The Technology That Could Be Tesla’s Biggest Threat

Hydrogen fuel cars competing against electric vehicles Looking into the future of the automotive industry is turning away from fossil fuels and focusing more on sustainable forms of fuel....

(Photo: Peter DaSilva for The New York Times)

Hydrogen fuel cars competing against electric vehicles

Looking into the future of the automotive industry is turning away from fossil fuels and focusing more on sustainable forms of fuel. The one auto brand known for looking into the future of the automotive industry is the luxury electric car company, Tesla, that is beating out their less sustainable competition but this could all change with the development of the hydrogen car.

Many think the fuel of the future is electric thanks to Tesla but hydrogen is proving to be a better sustainable fuel option. Water is one of the most abundant resources on Earth and offers a smaller carbon footprint for fuel and emissions.

Utilizing hydrogen as a fuel is a better option for the environment and the only byproduct is water, which is set to compete against battery-powered vehicles. Hydrogen fuel cell technology has long been researched and debated with the founder of Tesla, Elon Musk mocking the technology calling it “mind-bogglingly stupid” and “fool cells.”

It seems that Musk is mocking this technology to promote his battery-powered electric vehicles but other automakers are seeing the promise in this new development.

Battery electric vehicles (BEVs) are the electric vehicles that are more common including Teslas, using a battery to store electricity and power the electric motor. A hydrogen fuel cell electric vehicle (FCEV), like the Toyota Mirai, combines hydrogen with oxygen to produce electricity that powers the electric motor that drives the car.

People don’t want to buy electric cars like Tesla for a couple of reasons including taking too long to charge, having a limited range before needing to be recharged, and they have a much higher price than competition gas-powered vehicles. The hydrogen car can help to solve many of these issues to compete against other forms of fuel for cars.

When charging a Tesla at a supercharging station, a Tesla can charge 30 to 50 percent within 15 minutes meaning you have to stay at a charging station for over an hour for a full charge. Cars with hydrogen fuel cells don’t require charging at all, working more like a gas-powered vehicle the hydrogen tank is refilled at a hydrogen station in less than 5 minutes.

(Photo: driving.co.uk)

FCEVs don’t store electricity like a battery, they create the electricity on demand to power the motor which also helps to increase the range compared to Tesla. The range for FCEVs on the market is much longer that can be seen in the models including the Toyota Mirai (312 miles), Honda Clarity (360 miles), and Hyundai Nexo (380 miles).

Most BEVs have ranges limited to below 250 miles including the Chevy Bolt (259 miles), Kia Niro EV (239 miles), and Nissan Leaf (226 miles). Tesla models have the longest range of all BEVs with the Tesla Model S (373 miles) and Model 3 (322 miles) but often are too high in price for average car buyers.

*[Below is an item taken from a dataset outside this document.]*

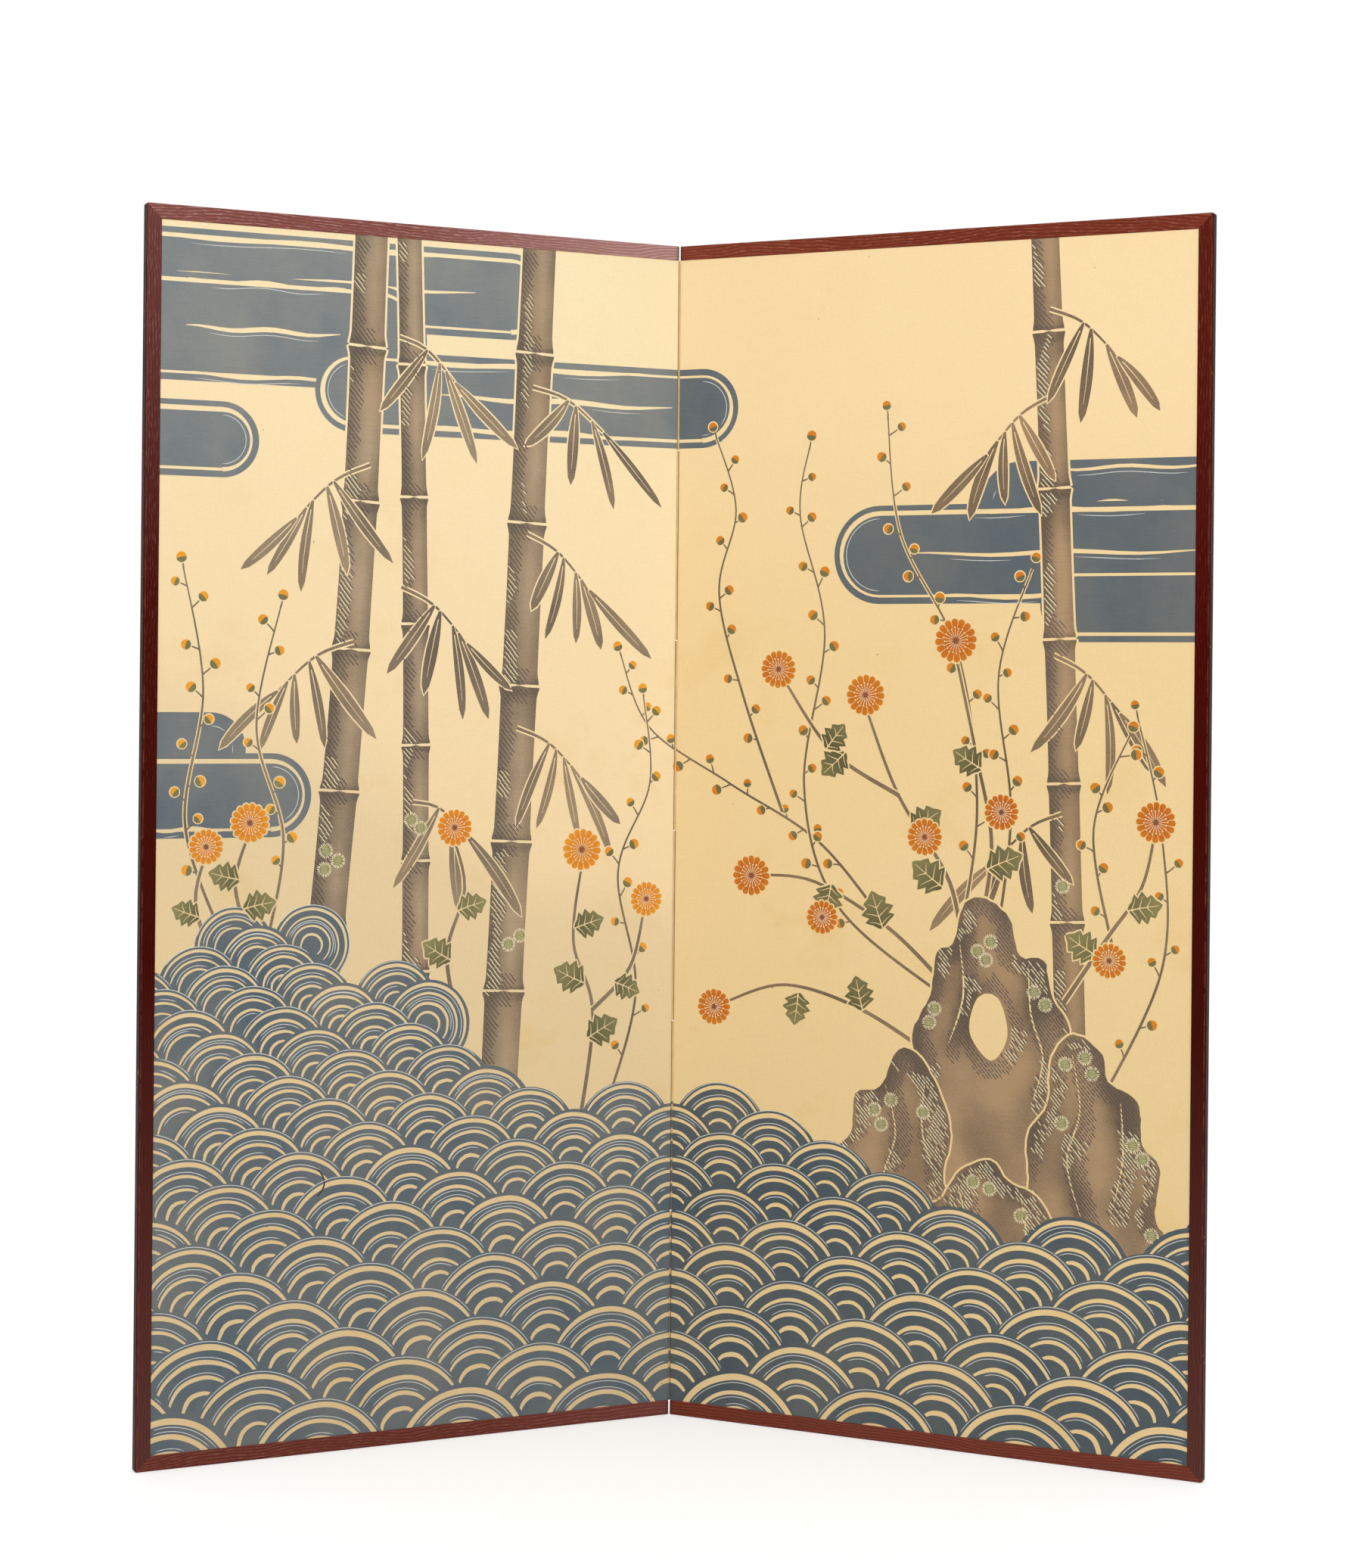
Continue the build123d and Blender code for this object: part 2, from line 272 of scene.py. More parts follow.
def lacquerMaterial(side, part):
    m = Finish(side + "_" + part + "_lacquer", side)
    look = woodLook[side]
    rail = part == "rail"
    x, y, z = m.axes()
    fromFold = m.size(x)
    # the bottom rail takes on some of the top rail's paler tone towards the fold; the top rail's tone is paler partly
    # from fading and dust and partly as painted sheen, and turns to a painted reflection at its fold end
    if rail:
        foot = m.blend(m.between(fromFold, 0.3, 0.02, 0, 0.5), look["foot"], look["head"])
        head = m.blend(m.between(fromFold, 0.42, 0.0), look["head"], look["foldEndReflection"])
        base = m.blend(m.between(z, 0.8, 0.9), foot, head)
    else:
        # painted sheen: the stile is paler at its foot and its top
        base = m.ramp(m.over(z, panels["height"]), look["stile"])
    m.colour = m.blend(m.between(y, 0.011, 0.005), woodLook["behind"], base)

    def along(much):
        return (much, 1, 1) if rail else (1, 1, much)  # drawn out along the grain

    rings = m.plus(m.times(z if rail else x, 235.0), m.times(y, 60.0))
    rings = m.calc("FRACT", m.plus(rings, m.times(m.cloud(4.2, 3, stretch=along(0.7)), 15.0)))
    line = m.between(m.size(m.minus(rings, 0.5)), 0.14, 0.42)
    fibre = m.cloud(620, 3, 0.6, along(0.05))
    short = m.between(m.cloud(760, 2, 0.6, along(0.11)), 0.52, 0.64)
    dark = m.times(line, m.between(fibre, 0.3, 0.6, 0.3, 1), clamp=True)
    m.dim(m.minus(m.spread(fibre, 0.86, 1.12), m.times(dark, 0.42 if rail else 0.20)))
    # painted sheen: the pale grain dashes show more strongly up the frame, over the real grain
    shown = m.between(z, 0.8, 1.5, 0.12, 0.5) if rail else m.between(z, 0.9, 1.6, 0.01, 0.16)
    pale = m.times(m.times(short, m.minus(1.0, line)), shown, clamp=True)
    m.lay(pale, look["grainDashAndSheen"])
    worn = m.between(m.cloud(46, 4, 0.65), 0.42, 0.6, 0, 0.6)
    rim = m.times(m.between(fromFold, 0.7974, 0.7984), m.between(fromFold, 0.7998, 0.7992))
    m.lay(m.times(rim, worn, clamp=True), woodLook["arris"])
    m.lay(m.between(fromFold, 0.7996, 0.8006, 0, 0.85), woodLook["edge"])
    outer = m.between(fromFold, 0.7993, 0.8008)
    arris = m.larger(m.between(z, 0.002, 0.0004), m.between(z, 1.7182, 1.7197))
    chips = m.between(m.cloud(95, 4, 0.65), 0.64, 0.70)
    chip = m.times(m.larger(arris, m.times(outer, 0.6)), chips, clamp=True)
    m.lay(m.times(chip, 0.8), woodLook["bare"])
    if rail:
        # painted shade: the rails darken at their ends by the fold
        m.lay(m.between(fromFold, 0.007, 0.0015, 0, 0.75), woodLook["tip"])
    return m.done(m.spread(fibre, 0.32, 0.46), m.minus(m.times(pale, 0.5), m.times(dark, 0.8)), 0.0003,
                  Specular_IOR_Level=woodLook["gloss"])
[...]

FCEVs need more competitive pricing with the average cost of hydrogen fuel cell model of $60,000 and is around $20,000 more than entry-level BEV models. The reason for the high price is that production quantities are incredibly low with only a few thousand or hundred units made every year but automakers are looking to increase the production FCEV models.

Toyota has increased its production capability tenfold in the goal of being able to put more FCEVs on the market at a more competitive price. One of the biggest challenges with utilizing hydrogen fuel cells in vehicles is the lack of infrastructure with a majority of hydrogen fuel stations located in California with 44 hydrogen stations compared to over 1,600 Tesla charging stations.

(Photo: Toyota)

The automotive industry is looking to create more hydrogen stations to be able to support more people driving FCEVs and is slowly making progress to provide more fuel stations. Experts in the automotive industry are working with fuel suppliers and state regulators to make fuel stations that can offer all fuels in one location to better supply drivers.

With the growing popularity of FCEVs, Tesla will have to make a couple of changes to compete against this new technology by decreasing recharge time and price. The problem with increasing the range of a BEV is that the automakers would have to house a bigger battery to store more power. According to the law of diminishing return, adding more weight to the car after a certain point the added weight no longer yields additional range to compensate for the weight.